As I think back over the last year I marvel at the images that flash through my head. The last year has not been an easy year – learning how to live life without the person who gave me life has been kind of crappy (for lack of a better word) – and yet as I look back I see images of love, fun, and joy mixed in with the sad.

I see baking on a rainy day and drinking coffee. I see tennis matches from Dallas to California. I see books and the beaches of Mexico. I see missionaries and Ukrainians who have recently met their Savior and witnessed the pure joy they have found in His grace. I see Livi and Julia laughing. I see dinner with my grandma. I see girls weekend with the cousins in OK. I see dinners with friends in my new home. I see drives through the hills of Virginia. I see immediate bonds forming over www.thepioneerwoman.com. I see my mom’s friends calling me for dinner and coffee. I see people celebrating my birthday. I see relationships forming that didn’t exist this time last year. I see laughter and my introduction to reuben sandwiches. I see putting up decorations with friends and feeling so comfortable and at home.

All this in one year and I have not listed so many things. And yes, I wish I could share these with my mom but I am grateful for the family I have been given. God is good. Thank you all for giving me so much to be grateful for – I am truly blessed.

4 Responses to “My Thanksgiving Lesson”

  1. Stacey said

    We love you soooo very much!!

  2. mica may said

    oooh, sweet carol!! i love you so much. i am so thankful for your friendship and the constant JOY you bring to everyone around you — no matter the circumstances.

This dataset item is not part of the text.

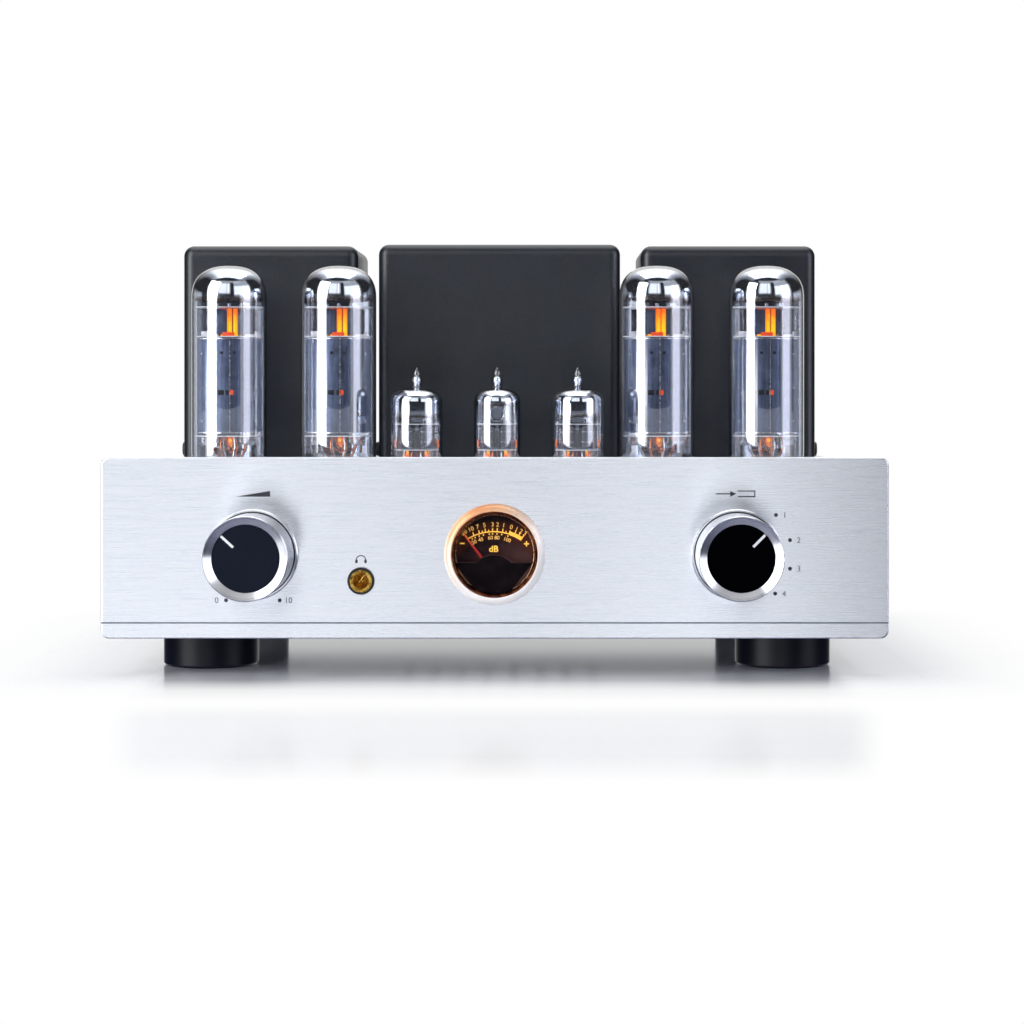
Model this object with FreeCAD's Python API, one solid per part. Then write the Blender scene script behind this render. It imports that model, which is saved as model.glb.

    i love you dearly. you are One Strong Woman.

  3. Elizabeth said

    I love u and am grateful for you. Thank you for sharing your life over the internet!! It is very encouraging!!

  4. Beth V. said

    I must say that getting to know and love you over this year has been one of things for which I am most thankful. You have a way of making everyone around you feel special and very comfortable. I love that about you. I hope this year brings me many more opportunities to spend time with you.